> **PROBLEM REQUIREMENTS**: Transcribe only the lines from the line with "# Screw from" through the line with "bpy.context.scene.collection.objects.link(empty)", exactly, counting both of those lines as part of the stretch.

> **Scripts that build objects**:
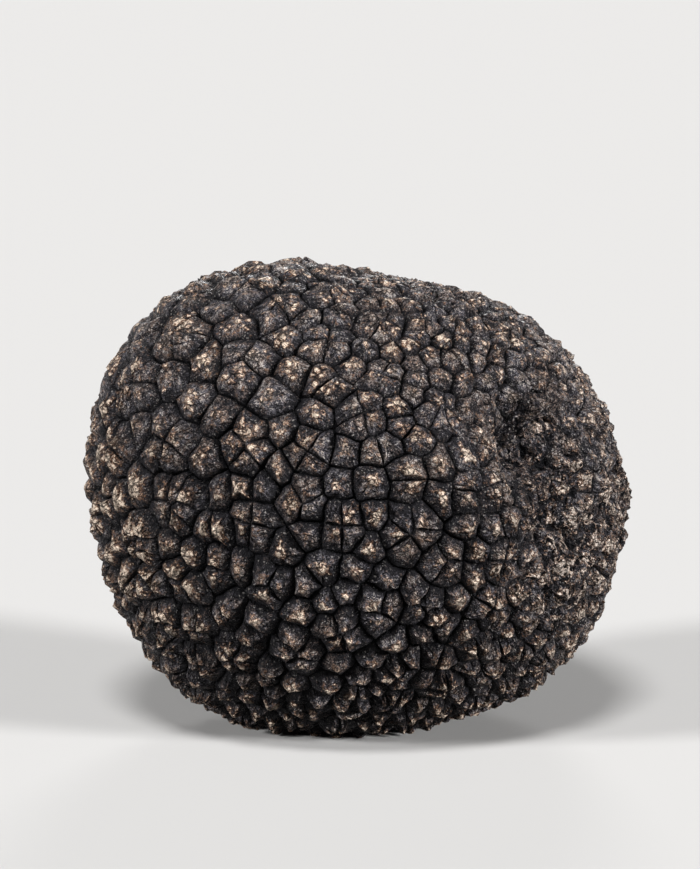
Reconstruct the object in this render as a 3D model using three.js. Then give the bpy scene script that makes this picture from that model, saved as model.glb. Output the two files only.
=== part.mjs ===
// A black truffle: one solid fruiting body, brushed clean and resting as it was set down.
//
// Its skin is a pavement of low pyramid warts. Deep grooves part each wart from the next, and
// the large warts are split into lobes by shallower cracks that meet near the wart's middle.
// The warts are coarsest on the left shoulder and the back, and finest on both flanks and underneath.
// One hollow, between a furrow above it and a dip below, marks the right of the front.
//
// Frame: millimetres, +Z up, +X to the right, -Y towards the front. The origin is on the
// resting plane, below the middle of the overall box.
import * as THREE from "three";
import { ConvexHull } from "three/addons/math/ConvexHull.js";

// Overall size, over the warts.
const WIDTH = 60; // along X
const DEPTH = 55; // along Y
const HEIGHT = 51.6; // along Z, from the flat spot to the highest wart
const FLAT_SPOT_CUT = 1.6; // how much of the rounded underside the flat spot takes away

// Warts, as they would be on a flat skin.
const FINE_WART = 2.25; // width of a plain wart where the skin is fine
const GROOVE_DEPTH = 0.3; // below the mean skin, where two warts meet
const CRACK_LIFT = 0.1; // of the crack junctions inside a split wart, above the mean skin
const WART_SLOPE = 0.2; // rise of a wart's peak above the mean skin, over its half-width
const SHORTEST_EDGE = 0.55; // groove junctions closer than this become one
const FEWEST_CORNERS = 4; // that a wart keeps when its junctions are joined
const SEED = 20;
const NEARLY_UPRIGHT = 0.9; // a direction's z past which directions across it are taken from X

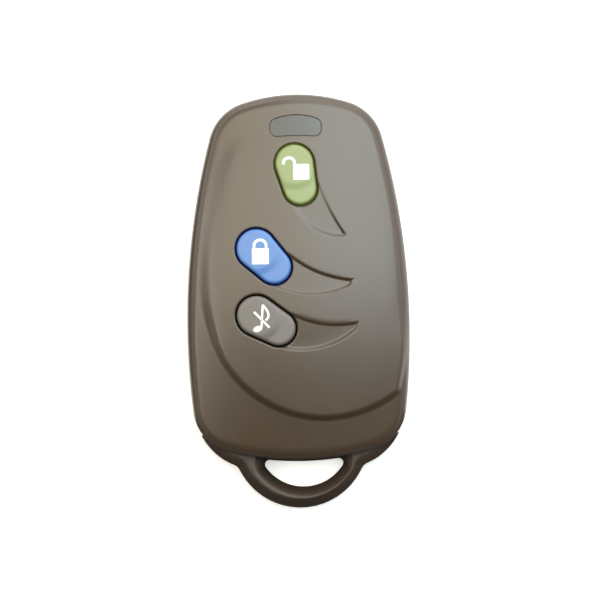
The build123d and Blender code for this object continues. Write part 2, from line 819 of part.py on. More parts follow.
# Contact strip between the cell's cap and the board
with BuildPart() as negative_contact:
    with BuildSketch(Plane.XY.offset(contact_z)):
        with Locations((0, cell_y)):
            SlotOverall(contact_length, contact_width)
            with GridLocations(contact_length - contact_width, 0, 2, 1):
                Circle(contact_hole_radius, mode=Mode.SUBTRACT)
    extrude(amount=contact_thickness)
save(negative_contact, "negative_contact")

# Screw from the back, its cross recess left to its finish
with BuildPart() as case_screw:
    with Locations((0, screw_y, screw_sink)):
        Cylinder(screw_head_radius, screw_head_height, align=hanging)
        Cylinder(screw_shank_radius, screw_length, align=standing)
    chamfer(case_screw.edges().group_by(Axis.Z)[0], screw_head_chamfer)
    chamfer(case_screw.edges().group_by(Axis.Z)[-1], screw_tip_chamfer)
save(case_screw, "case_screw")
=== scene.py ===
import json
from math import asin, atan2, comb, cos, pi, radians, sin, sqrt

import bmesh
import bpy
import numpy as np
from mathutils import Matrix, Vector
from mathutils.geometry import delaunay_2d_cdt


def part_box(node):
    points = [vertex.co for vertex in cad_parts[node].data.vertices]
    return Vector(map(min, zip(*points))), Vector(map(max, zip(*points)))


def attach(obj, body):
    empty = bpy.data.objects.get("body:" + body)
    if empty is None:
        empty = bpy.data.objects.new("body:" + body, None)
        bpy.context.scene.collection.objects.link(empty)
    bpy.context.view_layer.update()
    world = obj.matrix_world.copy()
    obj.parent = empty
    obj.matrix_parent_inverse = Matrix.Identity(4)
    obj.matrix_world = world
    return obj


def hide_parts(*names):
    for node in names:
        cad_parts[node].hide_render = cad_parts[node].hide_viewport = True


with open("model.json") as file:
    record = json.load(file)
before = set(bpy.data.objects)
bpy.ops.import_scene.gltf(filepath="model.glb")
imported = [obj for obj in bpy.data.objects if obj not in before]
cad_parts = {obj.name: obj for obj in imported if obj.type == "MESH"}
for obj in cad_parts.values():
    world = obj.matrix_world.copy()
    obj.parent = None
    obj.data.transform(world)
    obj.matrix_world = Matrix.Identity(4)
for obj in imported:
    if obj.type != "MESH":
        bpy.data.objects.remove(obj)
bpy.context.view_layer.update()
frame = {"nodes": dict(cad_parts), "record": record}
print("OK frame", len(frame["nodes"]), "solids")

# Shapes are worked out in millimetres and turned to metres when their mesh is made
mm = 0.001


# Lowest and highest corner of a solid
def boxMm(node):
    low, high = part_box(node)
    return np.array(low) / mm, np.array(high) / mm


coverLow, coverHigh = boxMm("front_cover")
rearLow, rearHigh = boxMm("rear_cover")
screwLow, screwHigh = boxMm("case_screw")
lensLow = boxMm("led_lens")[0]

meshing = dict(
    edgeClear=0.01,     # places nearer than this to an outline would crowd its own points
    smallest=0.05,      # side of the square in which one place is kept
    sameCorner=3e-7,    # corners closer than this are one, in metres
    shortest=1e-8,      # edges shorter than this go, in metres
    sharpAngle=50,      # degrees
    blockSize=2000,     # places compared with a loop at one time
)
straightRadius = 5000.0  # an arc as large as this passes for a straight end


# Loops of arcs

# Unit vectors at some angles
def unitAt(angle):
    return np.stack((np.cos(angle), np.sin(angle)), 1)


# Matrix that turns rows of places counter-clockwise
def turning(degrees):
    angle = radians(degrees)
    return np.array(((cos(angle), sin(angle)), (-sin(angle), cos(angle))))


# Circle through three places: its centre is equally far from all, which makes two linear equations
def circleThrough(a, b, c):
    a, b, c = np.array(a), np.array(b), np.array(c)
    rows = np.array((b - a, c - a))
    centre = a + np.linalg.solve(2 * rows, (rows**2).sum(1))
    return centre, np.linalg.norm(a - centre)


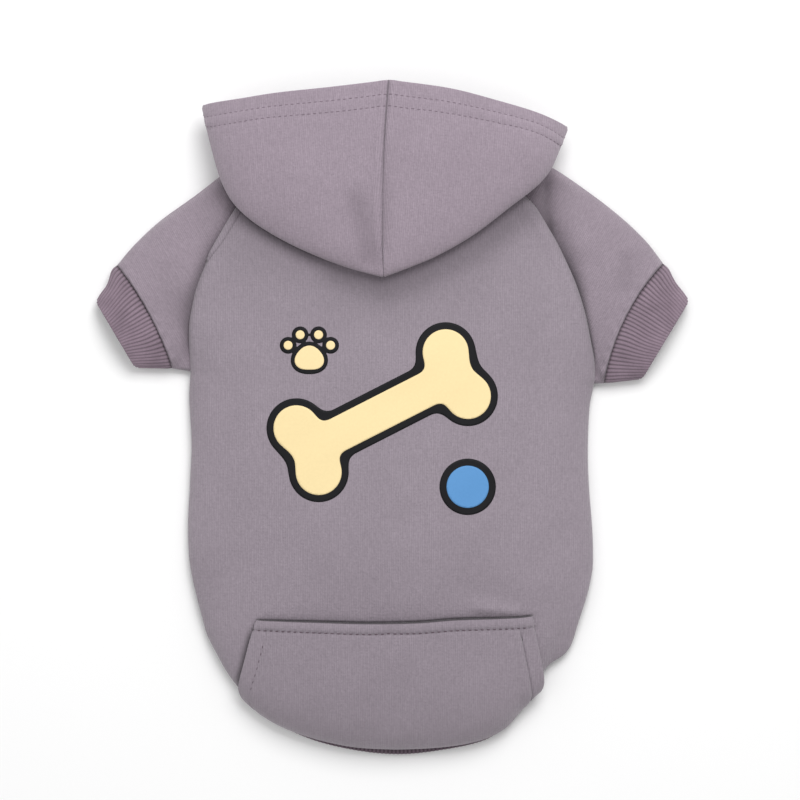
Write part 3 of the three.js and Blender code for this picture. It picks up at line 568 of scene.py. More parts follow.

> **CORRECT OUTPUT**:
# Screw from the back, its cross recess left to its finish
with BuildPart() as case_screw:
    with Locations((0, screw_y, screw_sink)):
        Cylinder(screw_head_radius, screw_head_height, align=hanging)
        Cylinder(screw_shank_radius, screw_length, align=standing)
    chamfer(case_screw.edges().group_by(Axis.Z)[0], screw_head_chamfer)
    chamfer(case_screw.edges().group_by(Axis.Z)[-1], screw_tip_chamfer)
save(case_screw, "case_screw")
=== scene.py ===
import json
from math import asin, atan2, comb, cos, pi, radians, sin, sqrt

import bmesh
import bpy
import numpy as np
from mathutils import Matrix, Vector
from mathutils.geometry import delaunay_2d_cdt


def part_box(node):
    points = [vertex.co for vertex in cad_parts[node].data.vertices]
    return Vector(map(min, zip(*points))), Vector(map(max, zip(*points)))


def attach(obj, body):
    empty = bpy.data.objects.get("body:" + body)
    if empty is None:
        empty = bpy.data.objects.new("body:" + body, None)
        bpy.context.scene.collection.objects.link(empty)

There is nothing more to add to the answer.